::: Raw records

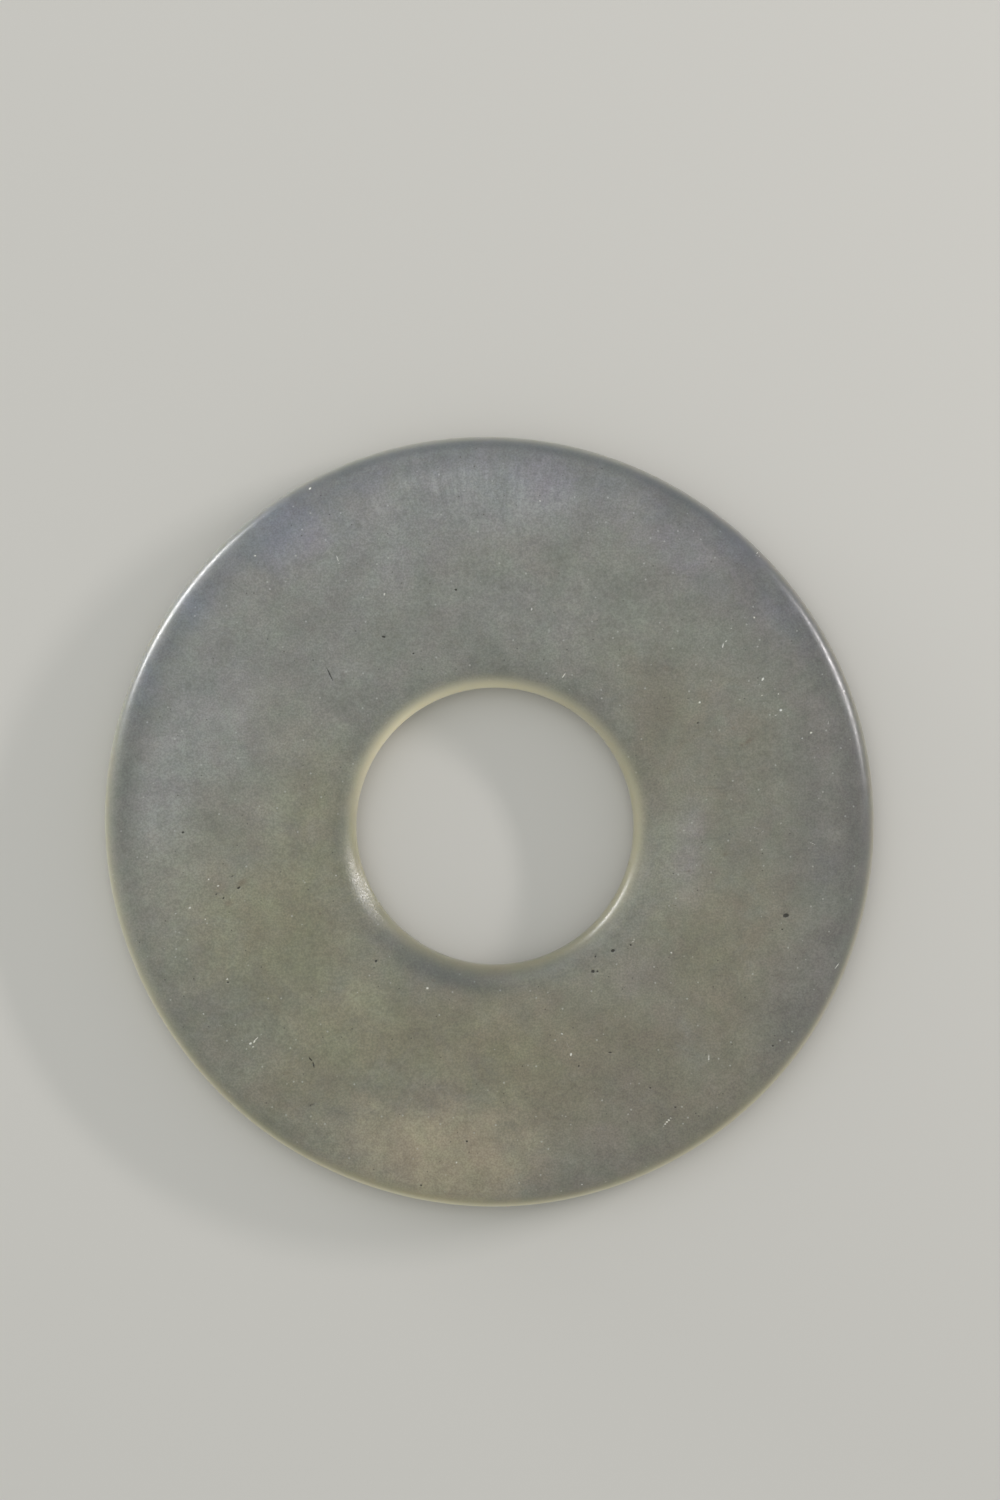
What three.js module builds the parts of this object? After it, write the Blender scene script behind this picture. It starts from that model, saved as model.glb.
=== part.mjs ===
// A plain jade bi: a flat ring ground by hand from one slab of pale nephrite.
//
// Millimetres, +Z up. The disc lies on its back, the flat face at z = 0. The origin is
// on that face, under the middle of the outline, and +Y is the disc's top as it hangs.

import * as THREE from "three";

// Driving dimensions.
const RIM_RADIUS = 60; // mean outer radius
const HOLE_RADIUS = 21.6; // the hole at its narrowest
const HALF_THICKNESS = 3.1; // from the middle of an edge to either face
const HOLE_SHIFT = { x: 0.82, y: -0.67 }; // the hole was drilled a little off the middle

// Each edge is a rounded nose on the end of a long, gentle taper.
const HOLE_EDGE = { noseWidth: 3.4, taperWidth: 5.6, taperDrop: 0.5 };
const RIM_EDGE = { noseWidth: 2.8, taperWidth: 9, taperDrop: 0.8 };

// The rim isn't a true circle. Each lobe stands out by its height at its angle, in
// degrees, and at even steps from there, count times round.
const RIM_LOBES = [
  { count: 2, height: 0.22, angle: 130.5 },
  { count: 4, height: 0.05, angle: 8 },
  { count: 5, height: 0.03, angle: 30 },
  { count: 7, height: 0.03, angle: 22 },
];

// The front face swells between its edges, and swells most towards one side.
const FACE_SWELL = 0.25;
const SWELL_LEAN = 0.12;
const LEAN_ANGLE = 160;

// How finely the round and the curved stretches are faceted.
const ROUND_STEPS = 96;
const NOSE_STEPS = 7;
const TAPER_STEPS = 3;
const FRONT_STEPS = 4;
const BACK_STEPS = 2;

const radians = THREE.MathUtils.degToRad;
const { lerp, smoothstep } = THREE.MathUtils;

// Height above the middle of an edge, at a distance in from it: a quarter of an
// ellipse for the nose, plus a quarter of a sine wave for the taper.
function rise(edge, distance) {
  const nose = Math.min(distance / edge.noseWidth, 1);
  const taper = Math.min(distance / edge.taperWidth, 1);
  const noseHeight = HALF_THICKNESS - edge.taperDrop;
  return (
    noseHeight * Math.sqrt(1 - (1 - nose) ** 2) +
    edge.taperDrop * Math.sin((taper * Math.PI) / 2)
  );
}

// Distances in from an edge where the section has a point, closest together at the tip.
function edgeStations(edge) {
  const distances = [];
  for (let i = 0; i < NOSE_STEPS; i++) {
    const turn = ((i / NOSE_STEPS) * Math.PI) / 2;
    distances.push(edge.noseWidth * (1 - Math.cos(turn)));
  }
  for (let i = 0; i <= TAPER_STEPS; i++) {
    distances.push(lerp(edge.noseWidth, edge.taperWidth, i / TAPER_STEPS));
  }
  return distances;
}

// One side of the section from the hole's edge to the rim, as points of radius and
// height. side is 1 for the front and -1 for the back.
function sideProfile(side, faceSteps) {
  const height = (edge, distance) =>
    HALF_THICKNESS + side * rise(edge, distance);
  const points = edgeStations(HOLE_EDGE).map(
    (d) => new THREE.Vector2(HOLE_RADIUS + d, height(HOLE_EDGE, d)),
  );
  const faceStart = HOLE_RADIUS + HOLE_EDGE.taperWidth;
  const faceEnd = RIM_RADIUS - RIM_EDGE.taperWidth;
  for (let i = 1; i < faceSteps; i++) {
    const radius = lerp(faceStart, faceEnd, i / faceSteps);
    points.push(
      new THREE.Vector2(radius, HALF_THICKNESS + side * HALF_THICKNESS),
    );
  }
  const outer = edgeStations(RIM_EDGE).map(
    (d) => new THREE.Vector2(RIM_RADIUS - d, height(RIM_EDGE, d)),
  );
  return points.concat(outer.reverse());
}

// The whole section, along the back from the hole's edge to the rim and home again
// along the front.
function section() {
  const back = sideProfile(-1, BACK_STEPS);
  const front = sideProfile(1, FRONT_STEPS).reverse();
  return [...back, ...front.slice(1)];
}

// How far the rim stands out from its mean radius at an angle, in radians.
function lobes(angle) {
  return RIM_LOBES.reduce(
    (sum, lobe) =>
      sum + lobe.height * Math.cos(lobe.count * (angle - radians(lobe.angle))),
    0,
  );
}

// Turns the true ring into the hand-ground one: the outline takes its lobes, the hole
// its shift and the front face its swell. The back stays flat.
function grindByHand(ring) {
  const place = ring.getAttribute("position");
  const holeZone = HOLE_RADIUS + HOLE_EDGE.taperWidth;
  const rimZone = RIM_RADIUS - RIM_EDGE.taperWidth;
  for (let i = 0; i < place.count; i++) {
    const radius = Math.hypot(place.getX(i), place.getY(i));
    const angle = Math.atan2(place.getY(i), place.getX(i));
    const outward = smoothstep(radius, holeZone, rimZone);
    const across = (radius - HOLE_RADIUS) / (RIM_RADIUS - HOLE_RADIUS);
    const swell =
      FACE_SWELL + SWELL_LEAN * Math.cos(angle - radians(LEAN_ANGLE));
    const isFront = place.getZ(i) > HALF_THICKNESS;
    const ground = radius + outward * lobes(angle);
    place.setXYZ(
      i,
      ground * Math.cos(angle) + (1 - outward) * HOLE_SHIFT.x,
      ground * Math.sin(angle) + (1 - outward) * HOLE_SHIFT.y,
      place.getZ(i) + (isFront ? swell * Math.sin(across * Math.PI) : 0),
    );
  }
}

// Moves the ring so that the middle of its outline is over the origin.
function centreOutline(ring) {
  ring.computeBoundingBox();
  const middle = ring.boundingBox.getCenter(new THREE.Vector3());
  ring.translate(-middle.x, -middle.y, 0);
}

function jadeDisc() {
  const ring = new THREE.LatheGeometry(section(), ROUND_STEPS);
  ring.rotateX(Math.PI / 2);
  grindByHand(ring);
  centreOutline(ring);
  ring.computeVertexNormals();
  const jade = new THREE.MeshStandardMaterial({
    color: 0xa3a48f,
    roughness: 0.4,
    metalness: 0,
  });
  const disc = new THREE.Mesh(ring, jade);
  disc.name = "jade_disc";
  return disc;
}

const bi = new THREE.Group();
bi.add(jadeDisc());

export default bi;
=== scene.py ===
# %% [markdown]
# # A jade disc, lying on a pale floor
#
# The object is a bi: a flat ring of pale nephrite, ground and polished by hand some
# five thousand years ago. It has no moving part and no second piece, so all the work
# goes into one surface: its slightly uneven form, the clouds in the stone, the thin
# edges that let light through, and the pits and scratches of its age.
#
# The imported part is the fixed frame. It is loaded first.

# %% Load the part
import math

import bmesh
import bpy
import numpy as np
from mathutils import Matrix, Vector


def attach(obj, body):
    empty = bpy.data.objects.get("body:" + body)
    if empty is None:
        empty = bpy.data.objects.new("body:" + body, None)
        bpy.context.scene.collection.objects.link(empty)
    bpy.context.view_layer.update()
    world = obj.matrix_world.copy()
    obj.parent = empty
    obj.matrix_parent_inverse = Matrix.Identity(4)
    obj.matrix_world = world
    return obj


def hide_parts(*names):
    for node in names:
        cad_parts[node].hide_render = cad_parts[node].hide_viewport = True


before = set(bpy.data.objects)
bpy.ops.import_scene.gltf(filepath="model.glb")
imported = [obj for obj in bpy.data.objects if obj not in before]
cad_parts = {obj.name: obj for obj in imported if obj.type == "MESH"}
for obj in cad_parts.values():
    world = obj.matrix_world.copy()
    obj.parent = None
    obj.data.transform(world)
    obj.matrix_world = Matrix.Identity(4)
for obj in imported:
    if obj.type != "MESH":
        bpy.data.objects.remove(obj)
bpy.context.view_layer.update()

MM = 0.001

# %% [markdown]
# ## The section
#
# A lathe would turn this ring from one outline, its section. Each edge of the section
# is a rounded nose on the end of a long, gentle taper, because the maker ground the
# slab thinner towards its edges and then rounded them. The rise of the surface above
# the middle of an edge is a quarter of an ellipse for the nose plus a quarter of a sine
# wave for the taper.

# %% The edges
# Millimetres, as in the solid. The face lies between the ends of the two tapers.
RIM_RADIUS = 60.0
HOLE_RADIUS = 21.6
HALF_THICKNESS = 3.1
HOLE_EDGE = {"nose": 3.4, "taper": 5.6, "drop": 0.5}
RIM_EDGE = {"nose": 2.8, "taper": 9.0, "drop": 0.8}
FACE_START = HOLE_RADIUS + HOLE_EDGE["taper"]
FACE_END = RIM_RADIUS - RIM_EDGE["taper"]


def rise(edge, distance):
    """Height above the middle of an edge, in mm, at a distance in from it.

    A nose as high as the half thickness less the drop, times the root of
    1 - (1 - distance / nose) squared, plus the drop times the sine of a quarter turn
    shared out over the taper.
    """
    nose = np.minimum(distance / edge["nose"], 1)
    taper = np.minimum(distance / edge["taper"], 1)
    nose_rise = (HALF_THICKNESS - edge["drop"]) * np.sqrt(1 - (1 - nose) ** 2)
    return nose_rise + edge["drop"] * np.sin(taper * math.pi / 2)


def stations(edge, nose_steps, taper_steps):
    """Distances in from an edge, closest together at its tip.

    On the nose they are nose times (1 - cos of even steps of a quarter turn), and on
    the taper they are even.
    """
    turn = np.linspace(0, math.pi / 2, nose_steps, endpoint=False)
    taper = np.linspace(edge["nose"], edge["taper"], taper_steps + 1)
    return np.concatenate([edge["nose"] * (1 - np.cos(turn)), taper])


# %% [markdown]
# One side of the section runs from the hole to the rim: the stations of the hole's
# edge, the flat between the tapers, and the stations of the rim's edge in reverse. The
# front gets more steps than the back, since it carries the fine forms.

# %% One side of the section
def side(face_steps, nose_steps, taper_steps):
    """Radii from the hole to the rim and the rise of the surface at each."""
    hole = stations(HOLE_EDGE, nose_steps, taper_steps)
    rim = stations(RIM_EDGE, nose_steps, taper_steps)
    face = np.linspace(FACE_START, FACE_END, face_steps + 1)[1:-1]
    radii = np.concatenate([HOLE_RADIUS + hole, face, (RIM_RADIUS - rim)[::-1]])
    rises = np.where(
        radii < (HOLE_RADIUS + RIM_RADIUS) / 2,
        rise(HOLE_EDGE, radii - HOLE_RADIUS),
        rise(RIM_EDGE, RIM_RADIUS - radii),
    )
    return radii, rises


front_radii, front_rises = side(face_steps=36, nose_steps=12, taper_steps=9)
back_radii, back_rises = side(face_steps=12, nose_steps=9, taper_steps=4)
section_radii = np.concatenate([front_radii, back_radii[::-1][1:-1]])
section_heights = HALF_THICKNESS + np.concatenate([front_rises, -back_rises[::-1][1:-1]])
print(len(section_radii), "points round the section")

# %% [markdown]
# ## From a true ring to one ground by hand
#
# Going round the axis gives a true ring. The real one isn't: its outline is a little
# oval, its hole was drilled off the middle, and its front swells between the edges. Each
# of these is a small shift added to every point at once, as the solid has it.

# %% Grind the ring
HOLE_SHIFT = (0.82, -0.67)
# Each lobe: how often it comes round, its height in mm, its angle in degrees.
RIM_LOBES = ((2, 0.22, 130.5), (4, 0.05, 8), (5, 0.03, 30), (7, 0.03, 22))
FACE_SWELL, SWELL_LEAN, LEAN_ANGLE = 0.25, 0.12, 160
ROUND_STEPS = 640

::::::
::: Raw records

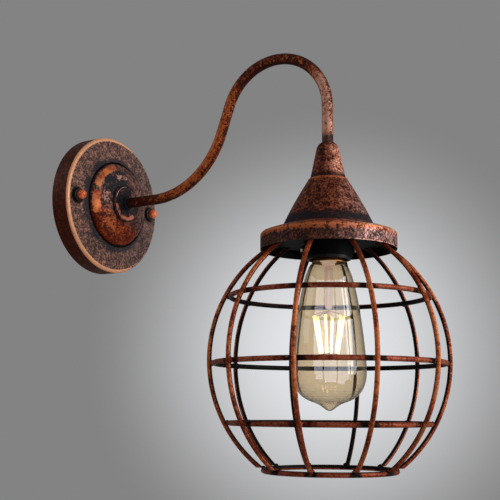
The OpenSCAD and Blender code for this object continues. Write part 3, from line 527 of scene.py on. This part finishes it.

::::::
::: Raw records

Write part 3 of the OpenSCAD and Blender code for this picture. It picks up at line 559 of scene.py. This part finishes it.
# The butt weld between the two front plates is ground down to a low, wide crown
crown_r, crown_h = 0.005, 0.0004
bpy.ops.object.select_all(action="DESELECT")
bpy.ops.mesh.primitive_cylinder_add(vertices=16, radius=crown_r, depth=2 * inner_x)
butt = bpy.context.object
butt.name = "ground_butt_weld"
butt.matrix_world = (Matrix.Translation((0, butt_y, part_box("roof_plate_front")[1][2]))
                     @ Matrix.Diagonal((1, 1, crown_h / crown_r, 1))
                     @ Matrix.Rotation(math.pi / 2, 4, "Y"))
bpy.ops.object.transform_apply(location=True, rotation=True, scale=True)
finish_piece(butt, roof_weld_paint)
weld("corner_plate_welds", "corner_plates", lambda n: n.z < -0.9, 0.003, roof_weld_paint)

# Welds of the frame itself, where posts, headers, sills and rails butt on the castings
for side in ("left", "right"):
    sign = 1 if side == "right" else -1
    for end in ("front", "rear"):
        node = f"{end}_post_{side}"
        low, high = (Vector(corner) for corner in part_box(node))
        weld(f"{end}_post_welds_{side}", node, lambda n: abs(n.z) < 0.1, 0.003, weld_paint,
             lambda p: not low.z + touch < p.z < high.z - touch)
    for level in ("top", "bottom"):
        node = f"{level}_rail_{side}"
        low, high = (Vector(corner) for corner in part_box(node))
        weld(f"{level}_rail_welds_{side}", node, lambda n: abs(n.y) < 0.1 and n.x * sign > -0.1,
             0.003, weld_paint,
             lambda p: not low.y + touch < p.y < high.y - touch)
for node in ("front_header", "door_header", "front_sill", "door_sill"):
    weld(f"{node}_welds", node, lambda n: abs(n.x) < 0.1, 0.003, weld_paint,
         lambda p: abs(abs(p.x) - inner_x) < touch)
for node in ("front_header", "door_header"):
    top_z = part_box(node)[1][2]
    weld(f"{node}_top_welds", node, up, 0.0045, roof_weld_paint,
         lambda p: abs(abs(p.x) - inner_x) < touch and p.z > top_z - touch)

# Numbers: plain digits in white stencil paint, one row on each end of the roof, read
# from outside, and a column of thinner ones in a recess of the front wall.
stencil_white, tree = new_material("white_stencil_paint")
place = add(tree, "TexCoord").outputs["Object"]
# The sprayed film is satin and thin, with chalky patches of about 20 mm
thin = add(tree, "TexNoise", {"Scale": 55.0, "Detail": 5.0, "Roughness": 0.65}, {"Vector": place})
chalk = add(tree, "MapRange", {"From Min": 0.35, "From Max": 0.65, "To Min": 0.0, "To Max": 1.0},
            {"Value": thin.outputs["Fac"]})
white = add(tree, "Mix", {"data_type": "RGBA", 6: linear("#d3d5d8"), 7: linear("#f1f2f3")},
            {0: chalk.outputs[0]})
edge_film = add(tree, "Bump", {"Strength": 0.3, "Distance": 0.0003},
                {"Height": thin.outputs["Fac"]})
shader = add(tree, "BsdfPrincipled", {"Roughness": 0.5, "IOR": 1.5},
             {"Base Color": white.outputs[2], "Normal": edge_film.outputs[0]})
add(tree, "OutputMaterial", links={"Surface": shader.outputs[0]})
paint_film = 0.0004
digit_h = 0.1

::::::

## Challenge
Copy the records above exactly, beginning at the line that contains "What three.js module" and stopping after the line that contains "9, taperDrop: 0.8".

## Worked solution
What three.js module builds the parts of this object? After it, write the Blender scene script behind this picture. It starts from that model, saved as model.glb.
=== part.mjs ===
// A plain jade bi: a flat ring ground by hand from one slab of pale nephrite.
//
// Millimetres, +Z up. The disc lies on its back, the flat face at z = 0. The origin is
// on that face, under the middle of the outline, and +Y is the disc's top as it hangs.

import * as THREE from "three";

// Driving dimensions.
const RIM_RADIUS = 60; // mean outer radius
const HOLE_RADIUS = 21.6; // the hole at its narrowest
const HALF_THICKNESS = 3.1; // from the middle of an edge to either face
const HOLE_SHIFT = { x: 0.82, y: -0.67 }; // the hole was drilled a little off the middle

// Each edge is a rounded nose on the end of a long, gentle taper.
const HOLE_EDGE = { noseWidth: 3.4, taperWidth: 5.6, taperDrop: 0.5 };
const RIM_EDGE = { noseWidth: 2.8, taperWidth: 9, taperDrop: 0.8 };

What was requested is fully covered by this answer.